**TASK OBJECTIVE**
Wherever the word "context" turns up in a line of the entries, copy that line.
[Start]
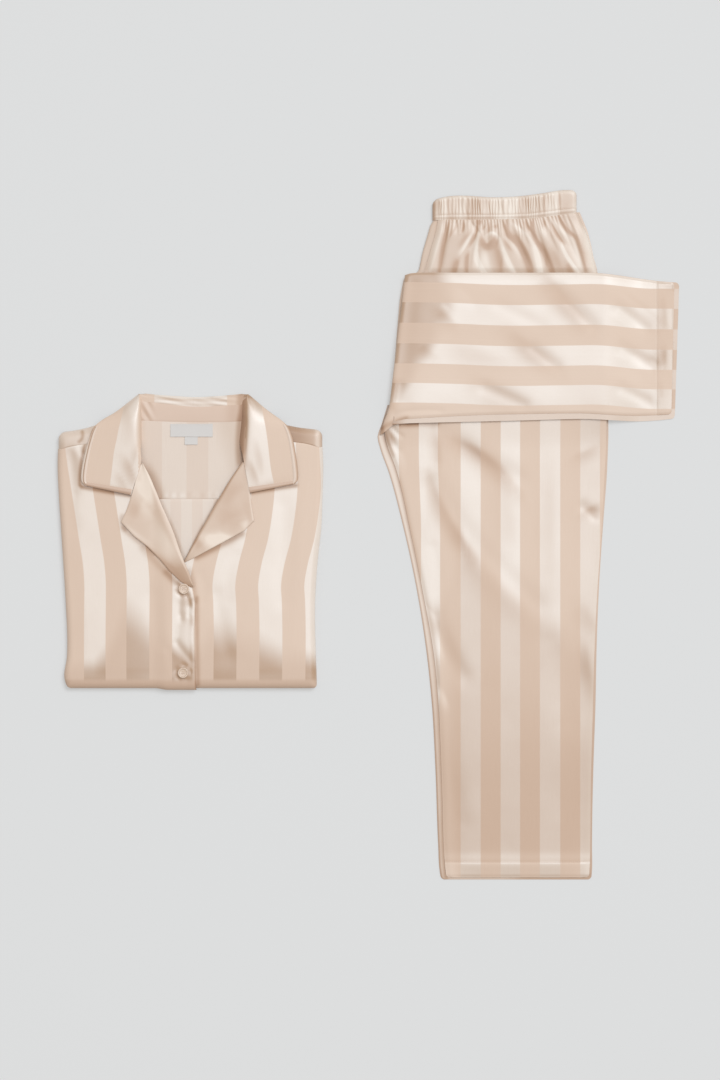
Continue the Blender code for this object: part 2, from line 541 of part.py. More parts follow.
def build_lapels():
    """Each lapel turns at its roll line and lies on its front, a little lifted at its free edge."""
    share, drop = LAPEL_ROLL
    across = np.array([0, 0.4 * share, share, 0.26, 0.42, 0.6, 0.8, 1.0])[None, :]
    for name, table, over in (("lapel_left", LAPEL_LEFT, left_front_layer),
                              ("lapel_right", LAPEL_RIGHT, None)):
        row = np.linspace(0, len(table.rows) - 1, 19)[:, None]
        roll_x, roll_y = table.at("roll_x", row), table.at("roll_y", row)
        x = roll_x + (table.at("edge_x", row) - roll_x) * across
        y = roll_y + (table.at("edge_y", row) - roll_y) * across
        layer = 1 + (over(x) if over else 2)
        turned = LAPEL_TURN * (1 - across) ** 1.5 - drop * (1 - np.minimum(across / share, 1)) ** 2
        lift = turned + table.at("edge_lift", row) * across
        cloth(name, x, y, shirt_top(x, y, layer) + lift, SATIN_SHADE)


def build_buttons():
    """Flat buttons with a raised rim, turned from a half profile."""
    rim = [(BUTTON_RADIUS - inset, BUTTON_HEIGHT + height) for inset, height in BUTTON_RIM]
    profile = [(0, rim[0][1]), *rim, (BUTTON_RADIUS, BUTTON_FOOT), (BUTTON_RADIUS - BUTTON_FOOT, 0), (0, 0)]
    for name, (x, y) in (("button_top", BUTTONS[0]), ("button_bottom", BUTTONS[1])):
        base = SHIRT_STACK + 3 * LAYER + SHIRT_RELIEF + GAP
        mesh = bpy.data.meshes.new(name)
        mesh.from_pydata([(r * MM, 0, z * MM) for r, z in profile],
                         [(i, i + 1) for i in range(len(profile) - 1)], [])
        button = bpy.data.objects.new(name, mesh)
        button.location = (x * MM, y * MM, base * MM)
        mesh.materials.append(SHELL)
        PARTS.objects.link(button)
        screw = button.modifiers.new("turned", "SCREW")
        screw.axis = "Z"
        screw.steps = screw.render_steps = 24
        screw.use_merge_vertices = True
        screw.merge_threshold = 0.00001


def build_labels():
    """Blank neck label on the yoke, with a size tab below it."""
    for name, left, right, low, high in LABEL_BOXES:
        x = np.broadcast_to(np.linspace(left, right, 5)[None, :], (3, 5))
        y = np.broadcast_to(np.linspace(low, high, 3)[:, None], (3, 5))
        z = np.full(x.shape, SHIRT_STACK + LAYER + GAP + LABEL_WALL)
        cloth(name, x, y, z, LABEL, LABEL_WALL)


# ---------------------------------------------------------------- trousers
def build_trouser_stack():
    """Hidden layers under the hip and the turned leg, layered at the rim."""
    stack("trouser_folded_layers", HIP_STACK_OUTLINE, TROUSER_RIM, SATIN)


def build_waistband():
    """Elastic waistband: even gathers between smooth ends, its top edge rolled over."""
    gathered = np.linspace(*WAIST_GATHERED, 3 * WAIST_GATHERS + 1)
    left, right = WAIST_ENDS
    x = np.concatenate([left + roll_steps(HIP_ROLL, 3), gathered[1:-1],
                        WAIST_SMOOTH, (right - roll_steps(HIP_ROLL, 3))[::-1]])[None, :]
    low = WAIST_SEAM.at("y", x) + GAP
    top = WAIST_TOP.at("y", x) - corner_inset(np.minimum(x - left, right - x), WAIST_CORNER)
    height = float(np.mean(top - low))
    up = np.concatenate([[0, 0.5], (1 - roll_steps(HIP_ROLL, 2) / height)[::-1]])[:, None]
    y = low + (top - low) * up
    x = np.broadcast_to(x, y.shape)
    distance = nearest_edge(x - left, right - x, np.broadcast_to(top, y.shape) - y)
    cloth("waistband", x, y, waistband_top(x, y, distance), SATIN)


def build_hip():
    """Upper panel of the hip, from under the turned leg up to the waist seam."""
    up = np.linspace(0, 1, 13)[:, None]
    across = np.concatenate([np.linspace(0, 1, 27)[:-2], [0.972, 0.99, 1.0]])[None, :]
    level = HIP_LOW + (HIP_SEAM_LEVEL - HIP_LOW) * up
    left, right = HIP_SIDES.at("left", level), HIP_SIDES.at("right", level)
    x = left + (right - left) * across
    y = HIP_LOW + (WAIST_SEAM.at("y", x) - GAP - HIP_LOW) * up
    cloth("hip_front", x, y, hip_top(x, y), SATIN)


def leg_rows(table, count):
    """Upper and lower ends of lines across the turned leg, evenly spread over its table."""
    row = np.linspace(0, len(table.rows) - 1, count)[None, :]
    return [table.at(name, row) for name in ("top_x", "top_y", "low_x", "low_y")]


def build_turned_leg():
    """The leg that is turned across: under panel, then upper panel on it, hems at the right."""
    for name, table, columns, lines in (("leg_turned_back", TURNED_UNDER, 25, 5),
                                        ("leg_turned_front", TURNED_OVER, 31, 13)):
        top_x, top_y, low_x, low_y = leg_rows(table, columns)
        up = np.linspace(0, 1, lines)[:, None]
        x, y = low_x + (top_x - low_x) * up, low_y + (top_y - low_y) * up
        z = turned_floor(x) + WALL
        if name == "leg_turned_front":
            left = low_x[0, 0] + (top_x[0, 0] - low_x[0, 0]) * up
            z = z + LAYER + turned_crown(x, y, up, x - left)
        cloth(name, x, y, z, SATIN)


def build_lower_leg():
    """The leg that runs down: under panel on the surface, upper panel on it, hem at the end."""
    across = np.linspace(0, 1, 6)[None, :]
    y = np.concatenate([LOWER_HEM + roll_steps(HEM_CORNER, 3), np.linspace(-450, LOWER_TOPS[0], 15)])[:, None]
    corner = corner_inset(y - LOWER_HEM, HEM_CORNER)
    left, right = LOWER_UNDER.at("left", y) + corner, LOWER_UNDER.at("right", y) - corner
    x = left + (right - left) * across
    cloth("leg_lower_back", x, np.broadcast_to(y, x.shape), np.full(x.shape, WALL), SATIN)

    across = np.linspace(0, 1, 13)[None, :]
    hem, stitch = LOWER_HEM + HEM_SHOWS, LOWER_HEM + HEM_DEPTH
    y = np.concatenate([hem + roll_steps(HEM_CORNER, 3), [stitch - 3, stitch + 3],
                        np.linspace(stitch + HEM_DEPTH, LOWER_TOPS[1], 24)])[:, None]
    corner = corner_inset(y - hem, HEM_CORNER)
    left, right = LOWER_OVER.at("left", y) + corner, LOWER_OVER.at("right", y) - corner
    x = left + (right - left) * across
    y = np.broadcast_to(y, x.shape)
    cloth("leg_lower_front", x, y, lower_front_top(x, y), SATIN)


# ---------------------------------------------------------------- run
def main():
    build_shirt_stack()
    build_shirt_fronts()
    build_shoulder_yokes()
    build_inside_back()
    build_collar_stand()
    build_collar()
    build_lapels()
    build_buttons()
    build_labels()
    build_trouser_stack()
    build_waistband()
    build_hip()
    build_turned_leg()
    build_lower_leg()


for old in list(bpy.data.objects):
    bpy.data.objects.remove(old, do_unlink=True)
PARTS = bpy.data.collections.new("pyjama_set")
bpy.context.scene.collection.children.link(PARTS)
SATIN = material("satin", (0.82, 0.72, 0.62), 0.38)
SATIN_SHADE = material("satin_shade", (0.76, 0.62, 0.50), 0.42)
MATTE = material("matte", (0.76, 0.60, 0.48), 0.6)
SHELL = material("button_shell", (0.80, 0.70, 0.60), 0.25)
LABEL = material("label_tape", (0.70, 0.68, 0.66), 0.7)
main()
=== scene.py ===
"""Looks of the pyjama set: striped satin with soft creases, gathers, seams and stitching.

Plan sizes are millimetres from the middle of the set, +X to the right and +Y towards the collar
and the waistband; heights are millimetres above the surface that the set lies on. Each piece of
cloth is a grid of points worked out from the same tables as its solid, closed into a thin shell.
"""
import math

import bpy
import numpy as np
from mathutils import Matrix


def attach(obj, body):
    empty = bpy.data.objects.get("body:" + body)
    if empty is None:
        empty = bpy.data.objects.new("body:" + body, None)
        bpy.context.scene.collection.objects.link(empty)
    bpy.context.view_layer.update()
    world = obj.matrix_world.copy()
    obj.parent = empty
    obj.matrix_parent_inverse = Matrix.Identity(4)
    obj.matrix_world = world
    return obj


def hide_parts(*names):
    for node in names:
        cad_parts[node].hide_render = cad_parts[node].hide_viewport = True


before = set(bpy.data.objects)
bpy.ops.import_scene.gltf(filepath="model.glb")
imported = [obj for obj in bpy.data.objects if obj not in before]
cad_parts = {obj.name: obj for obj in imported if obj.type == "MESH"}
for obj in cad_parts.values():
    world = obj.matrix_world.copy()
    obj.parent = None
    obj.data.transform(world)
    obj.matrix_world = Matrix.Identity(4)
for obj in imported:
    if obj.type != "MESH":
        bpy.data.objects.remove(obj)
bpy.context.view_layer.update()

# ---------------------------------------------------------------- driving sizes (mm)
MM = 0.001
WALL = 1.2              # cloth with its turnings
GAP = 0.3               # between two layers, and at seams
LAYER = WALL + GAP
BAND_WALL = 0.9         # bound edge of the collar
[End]
[Start]
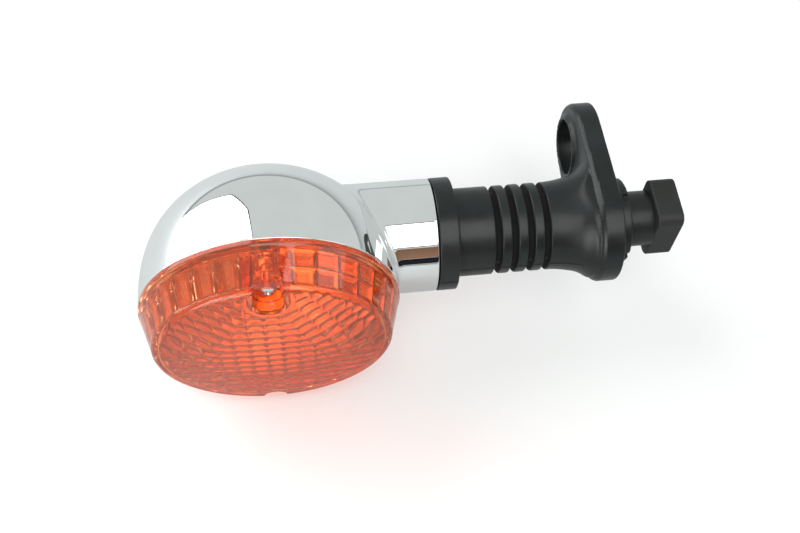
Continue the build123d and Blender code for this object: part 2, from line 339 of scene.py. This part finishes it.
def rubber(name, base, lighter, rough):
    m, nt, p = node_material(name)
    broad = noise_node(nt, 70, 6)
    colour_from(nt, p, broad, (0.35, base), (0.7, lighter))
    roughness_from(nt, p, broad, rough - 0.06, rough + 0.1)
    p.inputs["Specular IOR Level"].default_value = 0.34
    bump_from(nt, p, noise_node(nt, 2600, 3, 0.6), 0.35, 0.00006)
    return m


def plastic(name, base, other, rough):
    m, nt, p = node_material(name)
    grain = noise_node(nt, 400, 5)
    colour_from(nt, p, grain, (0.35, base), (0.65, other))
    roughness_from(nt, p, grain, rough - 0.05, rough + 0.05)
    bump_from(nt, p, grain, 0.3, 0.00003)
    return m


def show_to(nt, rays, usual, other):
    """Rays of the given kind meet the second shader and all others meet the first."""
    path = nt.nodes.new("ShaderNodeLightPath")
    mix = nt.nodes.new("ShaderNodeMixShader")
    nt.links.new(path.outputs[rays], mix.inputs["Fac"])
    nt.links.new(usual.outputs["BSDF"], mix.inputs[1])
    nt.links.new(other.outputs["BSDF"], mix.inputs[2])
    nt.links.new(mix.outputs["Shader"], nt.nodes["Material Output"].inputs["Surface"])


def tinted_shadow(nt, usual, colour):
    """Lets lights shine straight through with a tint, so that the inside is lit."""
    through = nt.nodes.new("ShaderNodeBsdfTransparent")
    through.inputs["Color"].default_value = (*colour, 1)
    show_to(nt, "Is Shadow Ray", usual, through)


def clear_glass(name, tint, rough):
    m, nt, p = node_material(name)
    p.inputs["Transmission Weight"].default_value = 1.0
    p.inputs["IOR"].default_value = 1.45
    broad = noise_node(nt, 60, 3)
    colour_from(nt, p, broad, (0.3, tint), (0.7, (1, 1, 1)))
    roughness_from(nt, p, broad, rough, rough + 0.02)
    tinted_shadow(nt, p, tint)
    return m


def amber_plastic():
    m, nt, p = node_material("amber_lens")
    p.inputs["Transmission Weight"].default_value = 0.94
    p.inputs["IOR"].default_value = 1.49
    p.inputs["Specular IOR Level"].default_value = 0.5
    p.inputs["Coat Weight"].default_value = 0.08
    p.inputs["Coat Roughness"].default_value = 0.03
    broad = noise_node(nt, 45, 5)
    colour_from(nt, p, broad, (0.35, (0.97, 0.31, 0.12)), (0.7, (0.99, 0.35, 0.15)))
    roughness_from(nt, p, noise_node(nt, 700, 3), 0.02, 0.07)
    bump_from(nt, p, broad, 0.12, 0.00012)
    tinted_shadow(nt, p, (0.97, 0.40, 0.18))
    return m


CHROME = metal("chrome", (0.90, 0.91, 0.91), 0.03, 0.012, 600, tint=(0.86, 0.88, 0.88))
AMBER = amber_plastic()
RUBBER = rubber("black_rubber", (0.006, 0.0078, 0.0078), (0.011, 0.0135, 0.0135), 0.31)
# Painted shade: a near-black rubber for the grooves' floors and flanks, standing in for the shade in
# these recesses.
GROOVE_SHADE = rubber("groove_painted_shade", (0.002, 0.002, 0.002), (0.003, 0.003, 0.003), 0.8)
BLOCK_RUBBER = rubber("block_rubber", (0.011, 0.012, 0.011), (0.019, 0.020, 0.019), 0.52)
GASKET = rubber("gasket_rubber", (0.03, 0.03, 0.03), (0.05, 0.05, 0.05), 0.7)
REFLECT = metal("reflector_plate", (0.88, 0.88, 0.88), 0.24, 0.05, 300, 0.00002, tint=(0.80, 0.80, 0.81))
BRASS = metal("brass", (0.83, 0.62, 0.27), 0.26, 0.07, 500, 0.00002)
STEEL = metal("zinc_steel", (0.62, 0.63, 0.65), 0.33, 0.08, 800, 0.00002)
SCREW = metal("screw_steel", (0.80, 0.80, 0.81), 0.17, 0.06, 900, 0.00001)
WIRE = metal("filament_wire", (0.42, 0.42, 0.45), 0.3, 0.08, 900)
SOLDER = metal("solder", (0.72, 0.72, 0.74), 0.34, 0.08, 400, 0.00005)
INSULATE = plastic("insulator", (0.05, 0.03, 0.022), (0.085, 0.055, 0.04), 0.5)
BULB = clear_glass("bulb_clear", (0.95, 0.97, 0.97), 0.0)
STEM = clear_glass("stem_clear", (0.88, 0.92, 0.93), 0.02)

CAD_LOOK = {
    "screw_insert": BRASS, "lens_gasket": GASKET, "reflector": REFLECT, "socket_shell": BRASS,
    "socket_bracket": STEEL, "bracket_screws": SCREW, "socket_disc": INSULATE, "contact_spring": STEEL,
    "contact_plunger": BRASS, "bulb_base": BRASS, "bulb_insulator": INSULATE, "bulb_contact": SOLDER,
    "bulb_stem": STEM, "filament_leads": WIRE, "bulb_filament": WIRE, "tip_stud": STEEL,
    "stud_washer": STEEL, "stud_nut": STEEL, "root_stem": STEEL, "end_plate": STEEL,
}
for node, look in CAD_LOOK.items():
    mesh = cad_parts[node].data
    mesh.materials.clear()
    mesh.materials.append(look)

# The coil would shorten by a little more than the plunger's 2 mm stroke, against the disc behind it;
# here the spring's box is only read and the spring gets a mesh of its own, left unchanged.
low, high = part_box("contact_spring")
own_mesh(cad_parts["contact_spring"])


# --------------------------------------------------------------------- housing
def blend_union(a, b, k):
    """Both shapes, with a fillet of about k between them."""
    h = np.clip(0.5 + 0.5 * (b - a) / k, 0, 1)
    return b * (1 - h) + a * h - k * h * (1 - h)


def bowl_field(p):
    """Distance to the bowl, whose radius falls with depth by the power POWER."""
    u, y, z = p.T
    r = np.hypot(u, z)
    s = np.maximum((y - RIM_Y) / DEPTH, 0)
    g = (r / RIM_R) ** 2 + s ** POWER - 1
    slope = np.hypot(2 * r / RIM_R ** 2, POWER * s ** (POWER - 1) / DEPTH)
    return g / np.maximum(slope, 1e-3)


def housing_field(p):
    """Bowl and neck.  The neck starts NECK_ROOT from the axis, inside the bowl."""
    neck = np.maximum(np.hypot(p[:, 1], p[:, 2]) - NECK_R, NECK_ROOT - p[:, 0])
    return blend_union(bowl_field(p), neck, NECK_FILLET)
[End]
**RESULT**
bpy.context.scene.collection.children.link(PARTS)
        bpy.context.scene.collection.objects.link(empty)
    bpy.context.view_layer.update()
bpy.context.view_layer.update()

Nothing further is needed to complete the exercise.